• STORED DATA:
________________
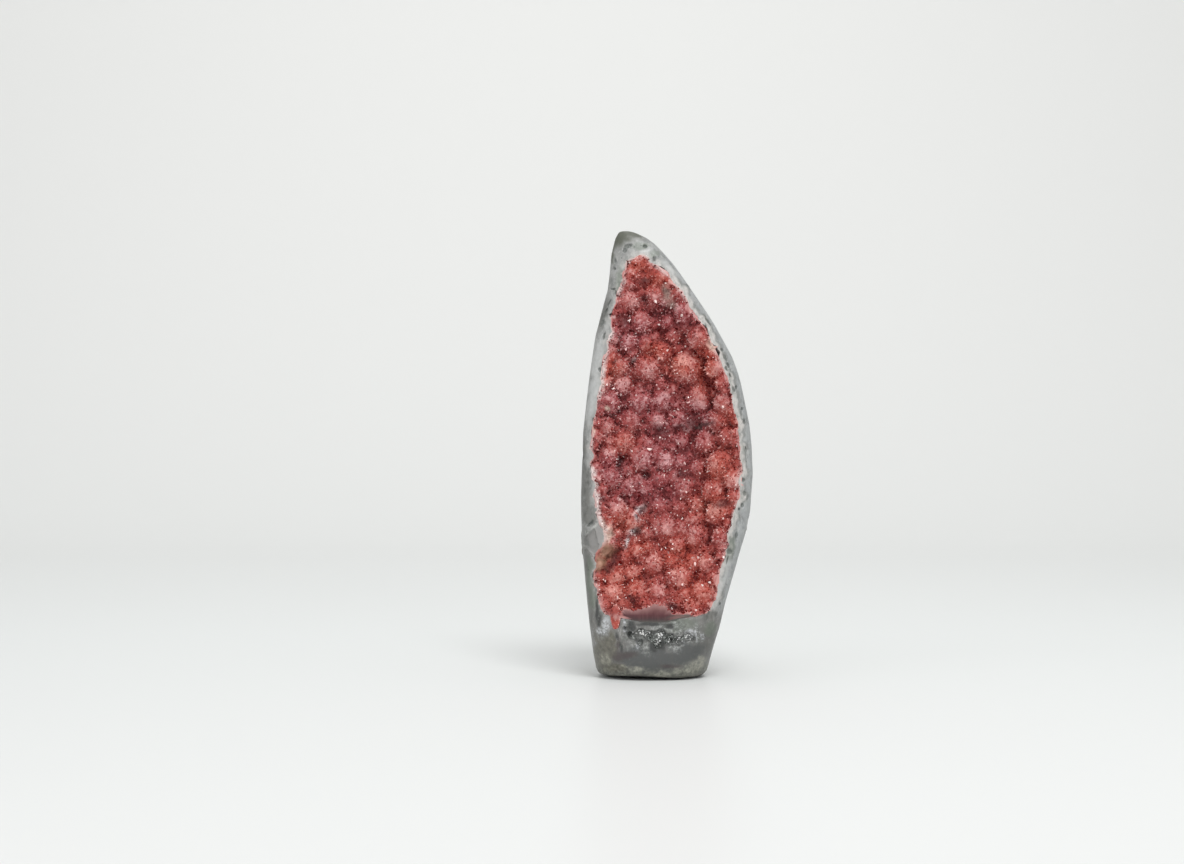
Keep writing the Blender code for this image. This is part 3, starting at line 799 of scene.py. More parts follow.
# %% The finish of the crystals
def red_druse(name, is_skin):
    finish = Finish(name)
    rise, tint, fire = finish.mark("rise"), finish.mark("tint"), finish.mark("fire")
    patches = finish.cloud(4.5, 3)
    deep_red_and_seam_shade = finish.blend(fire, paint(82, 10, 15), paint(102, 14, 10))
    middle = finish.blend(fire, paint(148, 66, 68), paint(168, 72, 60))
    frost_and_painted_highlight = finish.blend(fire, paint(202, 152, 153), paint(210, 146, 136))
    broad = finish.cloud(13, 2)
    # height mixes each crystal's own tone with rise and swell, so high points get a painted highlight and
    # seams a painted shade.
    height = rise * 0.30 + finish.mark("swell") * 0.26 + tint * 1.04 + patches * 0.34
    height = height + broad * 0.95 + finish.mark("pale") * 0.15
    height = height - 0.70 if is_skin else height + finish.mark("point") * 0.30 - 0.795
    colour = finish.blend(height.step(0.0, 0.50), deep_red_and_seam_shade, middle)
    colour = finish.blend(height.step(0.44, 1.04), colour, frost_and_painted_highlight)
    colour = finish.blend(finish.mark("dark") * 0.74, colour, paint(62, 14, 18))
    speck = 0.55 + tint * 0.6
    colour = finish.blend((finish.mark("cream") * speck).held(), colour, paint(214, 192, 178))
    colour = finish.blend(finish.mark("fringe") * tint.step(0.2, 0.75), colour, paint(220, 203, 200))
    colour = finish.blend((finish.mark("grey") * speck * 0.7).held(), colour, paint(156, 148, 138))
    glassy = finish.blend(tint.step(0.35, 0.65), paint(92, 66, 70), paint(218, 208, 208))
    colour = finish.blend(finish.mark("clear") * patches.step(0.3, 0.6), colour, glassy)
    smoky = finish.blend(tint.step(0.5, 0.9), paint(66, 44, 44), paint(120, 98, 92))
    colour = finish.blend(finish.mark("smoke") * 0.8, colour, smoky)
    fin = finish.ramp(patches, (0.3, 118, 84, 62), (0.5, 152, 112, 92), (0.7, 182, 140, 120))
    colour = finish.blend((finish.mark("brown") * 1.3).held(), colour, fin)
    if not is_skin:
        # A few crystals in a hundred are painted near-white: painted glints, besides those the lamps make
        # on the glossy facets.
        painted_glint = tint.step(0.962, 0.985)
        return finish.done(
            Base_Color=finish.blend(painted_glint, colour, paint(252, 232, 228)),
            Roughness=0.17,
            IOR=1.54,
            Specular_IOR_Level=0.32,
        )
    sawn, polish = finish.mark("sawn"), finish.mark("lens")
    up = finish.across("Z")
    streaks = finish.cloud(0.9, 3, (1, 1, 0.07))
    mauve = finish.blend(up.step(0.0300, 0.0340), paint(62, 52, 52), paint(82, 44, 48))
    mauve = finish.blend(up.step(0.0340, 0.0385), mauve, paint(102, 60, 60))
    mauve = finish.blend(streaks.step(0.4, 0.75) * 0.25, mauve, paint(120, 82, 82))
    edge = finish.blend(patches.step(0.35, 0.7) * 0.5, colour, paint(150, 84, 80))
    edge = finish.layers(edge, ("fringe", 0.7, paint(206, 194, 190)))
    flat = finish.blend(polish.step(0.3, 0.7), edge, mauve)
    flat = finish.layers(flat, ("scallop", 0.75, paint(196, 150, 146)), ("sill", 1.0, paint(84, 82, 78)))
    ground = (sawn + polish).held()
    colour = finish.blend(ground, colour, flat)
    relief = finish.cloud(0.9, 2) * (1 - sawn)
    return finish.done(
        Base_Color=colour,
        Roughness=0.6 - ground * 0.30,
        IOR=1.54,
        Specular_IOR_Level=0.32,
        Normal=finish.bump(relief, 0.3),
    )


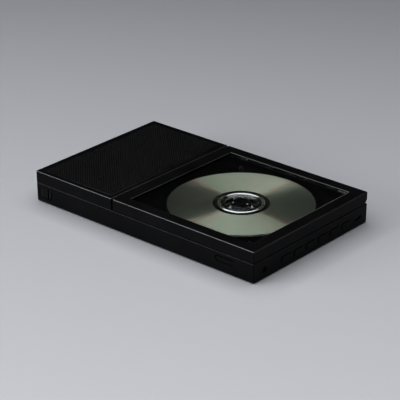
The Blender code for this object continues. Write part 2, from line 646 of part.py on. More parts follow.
________________
• WHAT IS EXPECTED: From the listing above, extract every line exactly as it stands.

• COMPLETE OUTPUT:
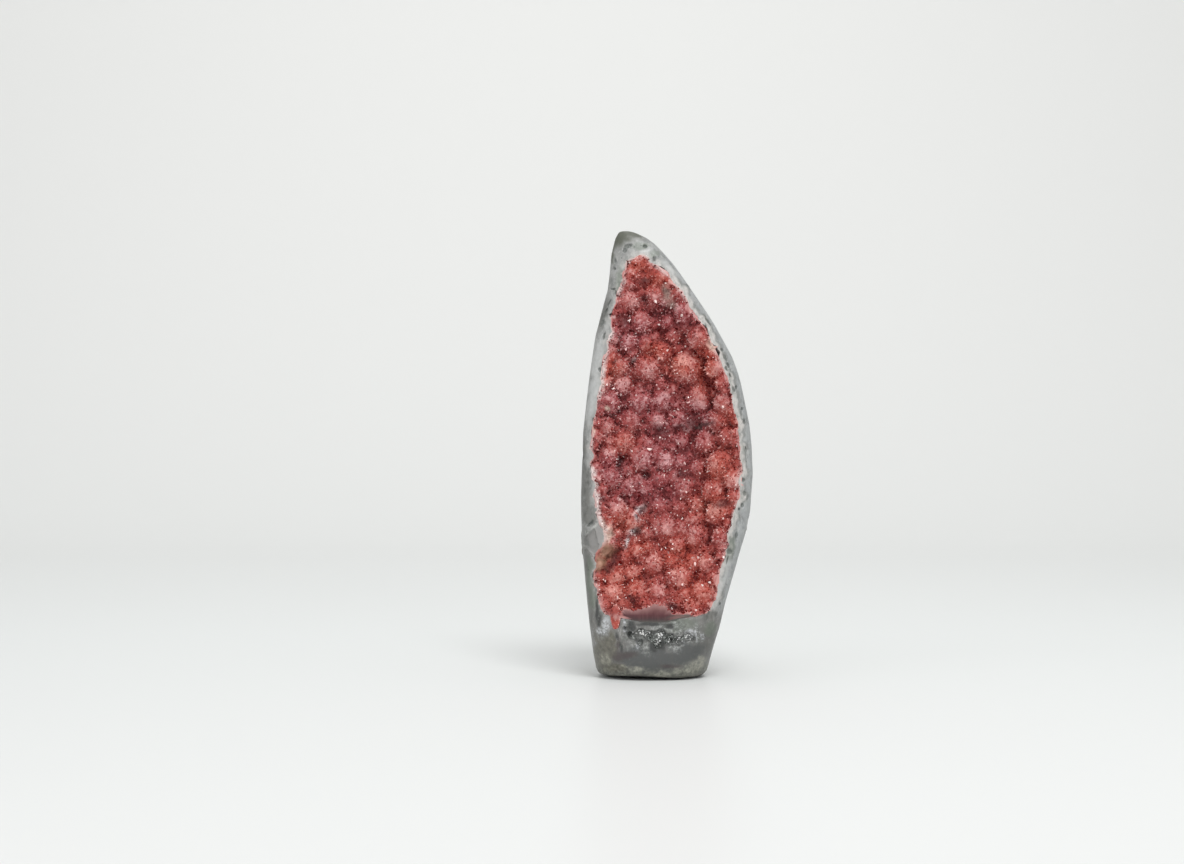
Keep writing the Blender code for this image. This is part 3, starting at line 799 of scene.py. More parts follow.
# %% The finish of the crystals
def red_druse(name, is_skin):
    finish = Finish(name)
    rise, tint, fire = finish.mark("rise"), finish.mark("tint"), finish.mark("fire")
    patches = finish.cloud(4.5, 3)
    deep_red_and_seam_shade = finish.blend(fire, paint(82, 10, 15), paint(102, 14, 10))
    middle = finish.blend(fire, paint(148, 66, 68), paint(168, 72, 60))
    frost_and_painted_highlight = finish.blend(fire, paint(202, 152, 153), paint(210, 146, 136))
    broad = finish.cloud(13, 2)
    # height mixes each crystal's own tone with rise and swell, so high points get a painted highlight and
    # seams a painted shade.
    height = rise * 0.30 + finish.mark("swell") * 0.26 + tint * 1.04 + patches * 0.34
    height = height + broad * 0.95 + finish.mark("pale") * 0.15
    height = height - 0.70 if is_skin else height + finish.mark("point") * 0.30 - 0.795
    colour = finish.blend(height.step(0.0, 0.50), deep_red_and_seam_shade, middle)
    colour = finish.blend(height.step(0.44, 1.04), colour, frost_and_painted_highlight)
    colour = finish.blend(finish.mark("dark") * 0.74, colour, paint(62, 14, 18))
    speck = 0.55 + tint * 0.6
    colour = finish.blend((finish.mark("cream") * speck).held(), colour, paint(214, 192, 178))
    colour = finish.blend(finish.mark("fringe") * tint.step(0.2, 0.75), colour, paint(220, 203, 200))
    colour = finish.blend((finish.mark("grey") * speck * 0.7).held(), colour, paint(156, 148, 138))
    glassy = finish.blend(tint.step(0.35, 0.65), paint(92, 66, 70), paint(218, 208, 208))
    colour = finish.blend(finish.mark("clear") * patches.step(0.3, 0.6), colour, glassy)
    smoky = finish.blend(tint.step(0.5, 0.9), paint(66, 44, 44), paint(120, 98, 92))
    colour = finish.blend(finish.mark("smoke") * 0.8, colour, smoky)
    fin = finish.ramp(patches, (0.3, 118, 84, 62), (0.5, 152, 112, 92), (0.7, 182, 140, 120))
    colour = finish.blend((finish.mark("brown") * 1.3).held(), colour, fin)
    if not is_skin:
        # A few crystals in a hundred are painted near-white: painted glints, besides those the lamps make
        # on the glossy facets.
        painted_glint = tint.step(0.962, 0.985)
        return finish.done(
            Base_Color=finish.blend(painted_glint, colour, paint(252, 232, 228)),
            Roughness=0.17,
            IOR=1.54,
            Specular_IOR_Level=0.32,
        )
    sawn, polish = finish.mark("sawn"), finish.mark("lens")
    up = finish.across("Z")
    streaks = finish.cloud(0.9, 3, (1, 1, 0.07))
    mauve = finish.blend(up.step(0.0300, 0.0340), paint(62, 52, 52), paint(82, 44, 48))
    mauve = finish.blend(up.step(0.0340, 0.0385), mauve, paint(102, 60, 60))
    mauve = finish.blend(streaks.step(0.4, 0.75) * 0.25, mauve, paint(120, 82, 82))
    edge = finish.blend(patches.step(0.35, 0.7) * 0.5, colour, paint(150, 84, 80))
    edge = finish.layers(edge, ("fringe", 0.7, paint(206, 194, 190)))
    flat = finish.blend(polish.step(0.3, 0.7), edge, mauve)
    flat = finish.layers(flat, ("scallop", 0.75, paint(196, 150, 146)), ("sill", 1.0, paint(84, 82, 78)))
    ground = (sawn + polish).held()
    colour = finish.blend(ground, colour, flat)
    relief = finish.cloud(0.9, 2) * (1 - sawn)
    return finish.done(
        Base_Color=colour,
        Roughness=0.6 - ground * 0.30,
        IOR=1.54,
        Specular_IOR_Level=0.32,
        Normal=finish.bump(relief, 0.3),
    )


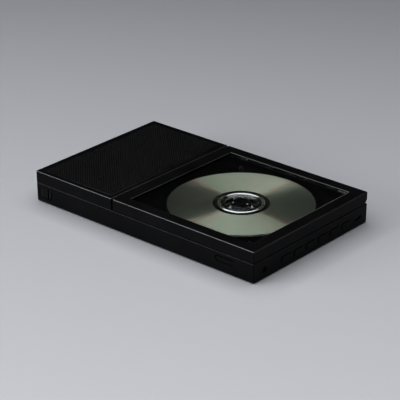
The Blender code for this object continues. Write part 2, from line 646 of part.py on. More parts follow.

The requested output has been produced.